The Networking HIV/AIDS Community in Southern Africa (NACOSA) has expanded their community health work and engagement services to the broader community, and have strengthened the focus of their continued activities on providing psychosocial support to families and children. NACOSA is distributing hygiene packs and PPE to care workers to protect both workers and clients in carrying out work in the community. 

All of the SC Programme partners reported that the trust they had built within their respective communities, through the work of the SC Programme to build and strengthen social connectedness within their organizational structures, and the community structures they support, has been critical in their ability to respond to the needs of communities during the COVID-19 pandemic. The partners are well positioned to identify and help respond to the local needs and challenges that are evolving in the ever changing context of the pandemic, and have established trust and relationships within communities, especially those that have now found themselves to be increasingly vulnerable in the face of the pandemic.

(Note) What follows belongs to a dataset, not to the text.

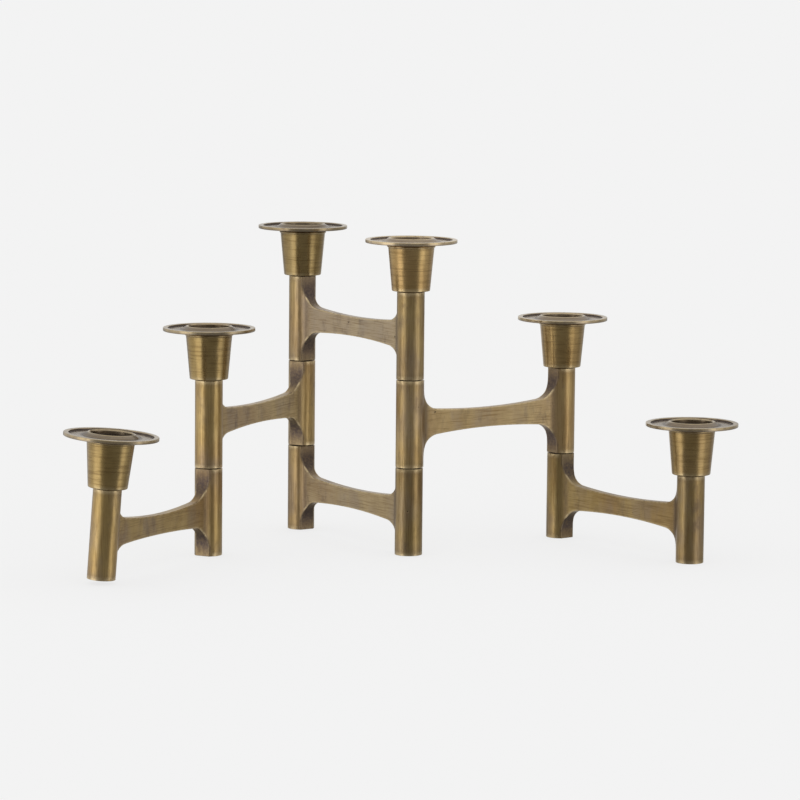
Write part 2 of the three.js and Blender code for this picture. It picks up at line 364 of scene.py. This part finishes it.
def link_patina_and_shade(x, y, z):
    """How dark it is painted: patina at barrel ends, patina and painted shade in side coves and bays."""
    along = abs(x) / MM
    up = abs(z) / MM
    top = BARREL_HEIGHT / 2
    side = COVE_DARKNESS * math.exp(-(((along - COVE_MIDDLE) / COVE_SPREAD) ** 2))
    ends = BARREL_END_DARKNESS * smooth_share(up, top - BARREL_END_REACH, top)
    inside = smooth_share(along, WALL_X + BAY_EDGE_REACH, WALL_X + 0.1)
    corner = smooth_share(along, WALL_X - NOTCH_FILLET, WALL_X - 1.0)
    skin = smooth_share(up, web_half_height(along) - 0.8, web_half_height(along) - 0.1)
    depth = smooth_share(up, top - 2.0, web_half_height(WALL_X) - 2.0)
    wall = BAY_WALL_DARKNESS + BAY_CORNER_EXTRA * depth
    return max(side, ends, inside * corner * skin * wall)


def edge_wear(x, z):
    """How bright an outside edge is rubbed, 0 to 1: less round the bay walls than elsewhere."""
    along = abs(x) / MM
    up = abs(z) / MM
    in_bay = along < WALL_X + BAY_EDGE_REACH and up > web_half_height(WALL_X - 2.0)
    return BAY_EDGE_WEAR if in_bay else 1.0


# How deep each casting's colour came out, and how grey its web is.
LINK_DEPTHS = {1: 1.0, 2: 1.06, 3: 0.90, 4: 0.82, 5: 1.10, 6: 0.80}
LINK_GREYNESS = {1: 0.0, 2: 0.15, 3: 0.50, 4: 0.25, 5: 0.20, 6: 0.0}


def make_link(number, level, posts):
    name = f"link_{number}"
    shape = link_shape()
    made = mesh_object(f"cast_{name}", shape.points, shape.faces)
    outer_edges(made.data)
    bevel = made.modifiers.new("edges", "BEVEL")
    bevel.limit_method = "WEIGHT"
    bevel.width = EDGE_ROUND * MM
    bevel.segments = EDGE_ROUND_STEPS
    made.data.materials.append(None)
    made.data.materials.append(None)
    bevel.material = 1
    apply_modifiers(made)
    mesh = made.data
    worn_and_lit = np.zeros(len(mesh.vertices))
    for face in mesh.polygons:
        if face.material_index == 1:
            for index in face.vertices:
                worn_and_lit[index] = edge_wear(mesh.vertices[index].co.x, mesh.vertices[index].co.z)
        face.material_index = 0
    mesh.materials.clear()
    # Worn edges, and patina with painted shade in the coves and bays, as vertex attributes.
    paint(mesh, "wear_and_highlight", worn_and_lit)
    paint(mesh, "patina_and_painted_shade", [link_patina_and_shade(*v.co) for v in mesh.vertices])
    if number == 1:
        bend_mesh(mesh)
    mark_sharp(mesh, 40)

    middle = (level * LEVEL_PITCH + BARREL_HEIGHT / 2) * MM
    end = post_point(posts[1], middle)
    if number == 1:
        heading = first_link_heading()
    else:
        span = end - post_point(posts[0], middle)
        heading = math.atan2(span.y, span.x)
    turn = Matrix.Rotation(heading, 4, "Z")
    centre = end - turn @ Vector((HALF_LINK * MM, 0, 0))
    made.matrix_world = Matrix.Translation(centre) @ turn
    made["grain_seed"] = 13.7 * number
    made["depth"] = LINK_DEPTHS[number]
    made["greyness"] = LINK_GREYNESS[number]
    made.data.materials.append(brass_cast)
    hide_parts(name)
    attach(made, body_of_node(name))
    return made


# ---------------------------------------------------------------- candle cup

def arc_points(centre, radius, start, stop, steps):
    """Points on a circle in the profile's plane, angles in degrees from the outward axis."""
    turns = [math.radians(start + (stop - start) * i / steps) for i in range(steps + 1)]
    return [(centre[0] + radius * math.cos(a), centre[1] + radius * math.sin(a)) for a in turns]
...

In an effort to continue to nurture and provide a community of support amongst the SC Programme partners, a virtual dialogue session, “Social Connectedness in the time of Physical Distancing” was convened in April 2020. The virtual dialogue meeting brought together the Samuel Family Foundation, SCSC, Synergos and SC Programme partners from across Southern Africa to share and examine the needs of the partners and stakeholders in the context of COVID-19, as they worked to continue to serve their respective communities. The webinar, which built on creating Circles of Hope amongst the care workforce, was hugely successful in providing much-needed opportunity for connection and peer support among SC Programme partners and sharing of ideas and resources.